Convention aside: Keep unsafe blocks as small as possible. The community calls this the minimum unsafe surface rule. Wrap unsafe operations in safe functions. Expose a safe API. Hide the complexity.
Tooling and ecosystem
C# has decades of tooling. Visual Studio is a powerhouse. NuGet provides thousands of packages. The .NET ecosystem is mature and stable. Rust has cargo. cargo is the package manager, build tool, and test runner. It is simpler than the .NET tooling, but it is highly effective. cargo build compiles the project. cargo test runs the tests. cargo run builds and runs. cargo doc generates documentation.
cargo handles dependencies reproducibly. Cargo.lock pins exact versions. This ensures that builds are identical across machines. C# has dotnet CLI now, which is good, but cargo is still the gold standard for dependency management in systems land.
Convention aside: cargo fmt formats every file the same way. Do not argue style. Argue logic. Run cargo fmt before committing. The community expects consistent formatting.
Pitfalls for C# developers
Coming from C# to Rust requires a mindset shift. Exceptions do not exist in Rust. Use Result for error handling. Functions return Result<T, E>. You must handle the error explicitly. This makes error paths visible. It prevents silent failures.
You will fight the borrow checker. You will write code that holds an immutable reference while trying to mutate. The compiler rejects this with E0502 (cannot borrow as mutable because it is also borrowed as immutable). In C#, this might compile and cause a subtle bug later. In Rust, you fix the design now.
Don't fight the compiler here. Reach for RefCell if you need interior mutability, or restructure the data flow to separate reading and writing.
Lifetimes are another hurdle. Lifetimes ensure that references are valid. You do not need to annotate lifetimes in most cases. The compiler infers them. When you write functions that return references, you may need to add lifetime annotations. This tells the compiler how long the reference lives.
Decision matrix
Use Rust when you need deterministic memory management and zero-cost abstractions. Use Rust when you are building operating systems, device drivers, or embedded firmware where a runtime is impossible. Use Rust when you need to replace C or C++ code with memory safety without sacrificing performance. Use Rust when you are building performance-critical infrastructure where latency and throughput are paramount.

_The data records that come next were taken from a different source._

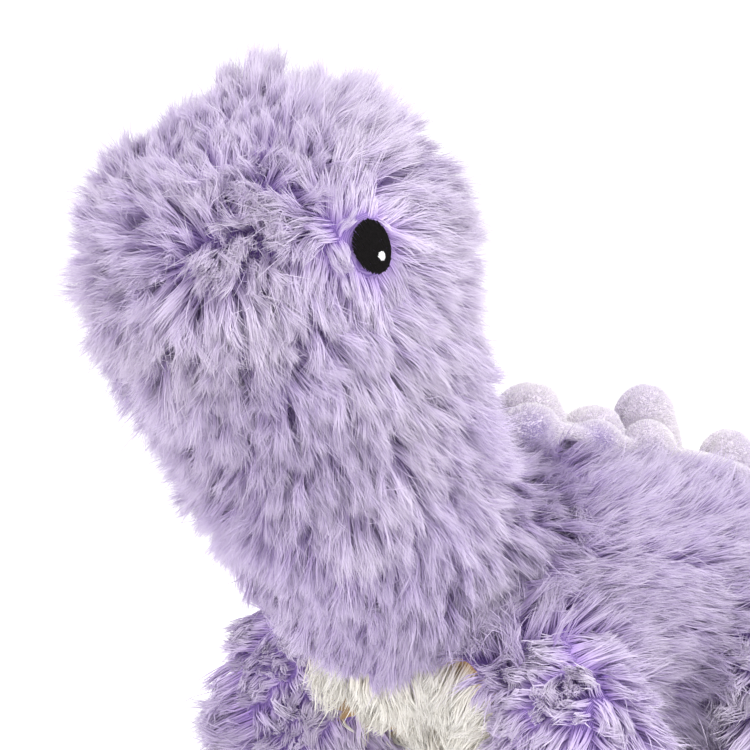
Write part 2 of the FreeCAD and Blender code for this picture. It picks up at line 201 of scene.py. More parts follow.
def make_camera():
    """Looks at the head and shoulders from the front left, slightly from above."""
    azimuth, elevation = math.radians(CAMERA_AZIMUTH), math.radians(CAMERA_ELEVATION)
    back = Vector(
        (
            math.sin(azimuth) * math.cos(elevation),
            -math.cos(azimuth) * math.cos(elevation),
            math.sin(elevation),
        )
    )
    right = Vector((math.cos(azimuth), math.sin(azimuth), 0.0))
    above = back.cross(right)
    aim = Vector(SKULL) + right * AIM_RIGHT - above * AIM_DOWN
    data = bpy.data.cameras.new("camera")
    data.lens = data.sensor_width * CAMERA_DISTANCE / FRAME_WIDTH
    camera = bpy.data.objects.new("camera", data)
    camera.location = aim + back * CAMERA_DISTANCE
    camera.rotation_mode = "QUATERNION"
    camera.rotation_quaternion = (-back).to_track_quat("-Z", "Y")
    data.clip_start, data.clip_end = 0.05, 20.0
    scene.collection.objects.link(camera)
    scene.camera = camera
    return aim, right, above, back


def area_light(name, place, aim, size, power, colour=(1.0, 1.0, 1.0)):
    """A soft square light that looks at a point."""
    data = bpy.data.lights.new(name, "AREA")
    data.shape = "SQUARE"
    data.size = size
    data.energy = power
    data.color = colour
    light = bpy.data.objects.new(name, data)
    light.location = place
    light.rotation_mode = "QUATERNION"
    light.rotation_quaternion = (aim - place).to_track_quat("-Z", "Y")
    scene.collection.objects.link(light)


def make_stage(aim, right, above, back):
    """A wide pale floor, a bright even surround, a soft key from the right and a weak fill."""
    bpy.ops.mesh.primitive_plane_add(size=12.0, location=(0, 0, 0))
    floor = bpy.context.object
    floor.name = "floor"
    material = bpy.data.materials.new("pale_floor")
    material.use_nodes = True
    shader = material.node_tree.nodes["Principled BSDF"]
    shader.inputs["Base Color"].default_value = (0.94, 0.94, 0.94, 1.0)
    shader.inputs["Roughness"].default_value = 0.9
    floor.data.materials.append(material)
    world = bpy.data.worlds.new("studio")
    world.use_nodes = True
    background = world.node_tree.nodes["Background"]
    background.inputs["Color"].default_value = (1.0, 1.0, 1.0, 1.0)
    background.inputs["Strength"].default_value = SURROUND
    scene.world = world
    key_place = aim + right * 0.75 + above * 0.85 + back * 0.55
    area_light("key", key_place, aim, 0.7, KEY_POWER, (1.0, 1.0, 0.96))
    fill_place = aim - right * 0.8 - above * 0.15 + back * 0.6
    area_light("fill", fill_place, aim - above * 0.05, 0.6, FILL_POWER, (1.0, 0.96, 0.93))
    scene.view_settings.view_transform = "Standard"
    scene.view_settings.look = "None"


# ---------------------------------------------------------------- materials


def material_nodes(name):
    """A new node material: the material, a maker of nodes, its links and its shader."""
    material = bpy.data.materials.new(name)
    material.use_nodes = True
    tree = material.node_tree
    shader = tree.nodes["Principled BSDF"]
    return material, tree.nodes.new, tree.links, shader


def linear(red, green, blue):
    """An sRGB colour, 0 to 255, as linear RGBA."""
    values = [channel / 255.0 for channel in (red, green, blue)]
    return tuple(v / 12.92 if v <= 0.04045 else ((v + 0.055) / 1.055) ** 2.4 for v in values) + (1.0,)


def ramp(new, stops):
    """A colour ramp with (place, colour) stops."""
    node = new("ShaderNodeValToRGB")
    band = node.color_ramp
    while len(band.elements) < len(stops):
        band.elements.new(0.5)
    for element, (place, colour) in zip(band.elements, stops):
        element.position = place
        element.color = colour
    return node


def pile_material(name, dark_stops, light_stops, sheen=0.22):
    """Pile colour from root to tip along V, between a darker and a lighter tuft tone along U."""
    material, new, links, shader = material_nodes(name)
    place = new("ShaderNodeUVMap")
    place.uv_map = "OFBake"
    split = new("ShaderNodeSeparateXYZ")
    links.new(place.outputs["UV"], split.inputs[0])
    dark, light = ramp(new, dark_stops), ramp(new, light_stops)
    mix = new("ShaderNodeMix")
    mix.data_type = "RGBA"
    links.new(split.outputs["Y"], dark.inputs["Fac"])
    links.new(split.outputs["Y"], light.inputs["Fac"])
    links.new(split.outputs["X"], mix.inputs["Factor"])
    links.new(dark.outputs["Color"], mix.inputs["A"])
    links.new(light.outputs["Color"], mix.inputs["B"])
    links.new(mix.outputs["Result"], shader.inputs["Base Color"])
    shader.inputs["Roughness"].default_value = 0.62
    shader.inputs["Specular IOR Level"].default_value = 0.18
    shader.inputs["Sheen Weight"].default_value = sheen
    shader.inputs["Sheen Roughness"].default_value = 0.5
    return material


def add_relief(new, links, shader, height, strength, distance):
    """A bump on the shader from a height."""
    relief = new("ShaderNodeBump")
    relief.inputs["Strength"].default_value = strength
    relief.inputs["Distance"].default_value = distance
    links.new(height, relief.inputs["Height"])
    links.new(relief.outputs["Normal"], shader.inputs["Normal"])


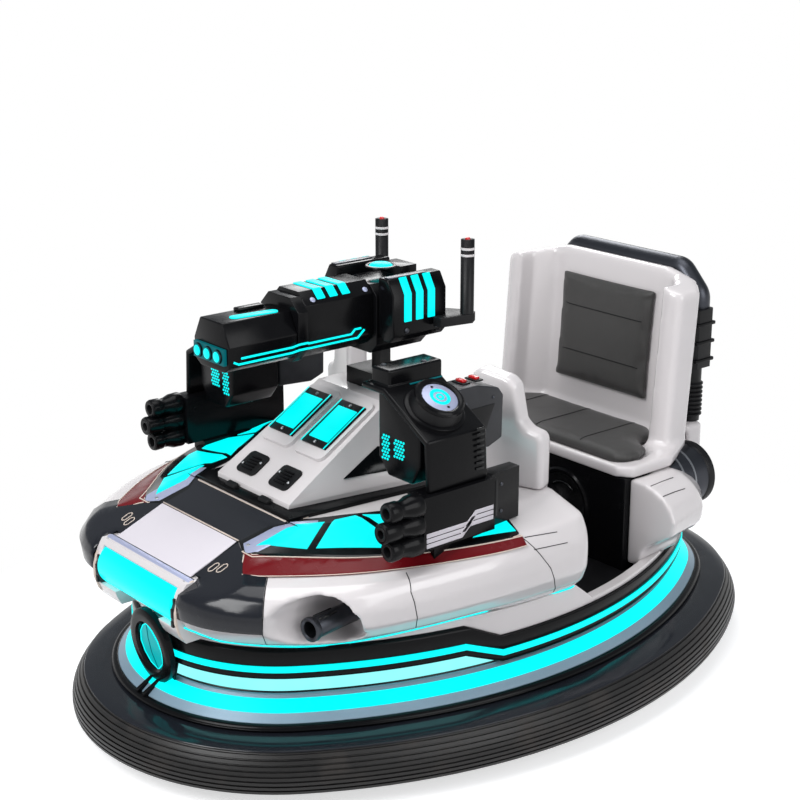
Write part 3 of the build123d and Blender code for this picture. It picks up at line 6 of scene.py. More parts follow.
import bpy
from bpy.props import FloatProperty, FloatVectorProperty, PointerProperty
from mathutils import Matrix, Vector

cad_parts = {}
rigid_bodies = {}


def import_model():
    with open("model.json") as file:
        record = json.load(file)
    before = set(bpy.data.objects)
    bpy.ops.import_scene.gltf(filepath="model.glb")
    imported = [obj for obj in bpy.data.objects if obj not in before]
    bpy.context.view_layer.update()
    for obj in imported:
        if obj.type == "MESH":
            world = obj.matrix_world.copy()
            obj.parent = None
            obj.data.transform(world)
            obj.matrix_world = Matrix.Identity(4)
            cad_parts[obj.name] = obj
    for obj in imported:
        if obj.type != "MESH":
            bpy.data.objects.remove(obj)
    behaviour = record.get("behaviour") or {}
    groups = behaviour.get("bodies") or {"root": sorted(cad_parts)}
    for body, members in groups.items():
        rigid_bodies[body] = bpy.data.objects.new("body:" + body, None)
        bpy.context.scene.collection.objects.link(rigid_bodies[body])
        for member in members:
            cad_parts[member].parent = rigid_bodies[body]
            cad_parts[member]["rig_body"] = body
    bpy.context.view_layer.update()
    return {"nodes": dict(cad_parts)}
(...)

Use C# when you are building enterprise applications, web backends, or desktop tools where developer velocity matters more than raw execution speed. Use C# when you need the .NET ecosystem, NuGet packages, and the garbage collector to handle complex object graphs. Use C# when your target platform is Windows or cross-platform via .NET Core, and you do not need bare-metal access. Use C# when your team is already proficient in C# and the project timeline is tight.
Rust is not just C# without the garbage collector. It is a different model of computation. Pick the model that fits the problem.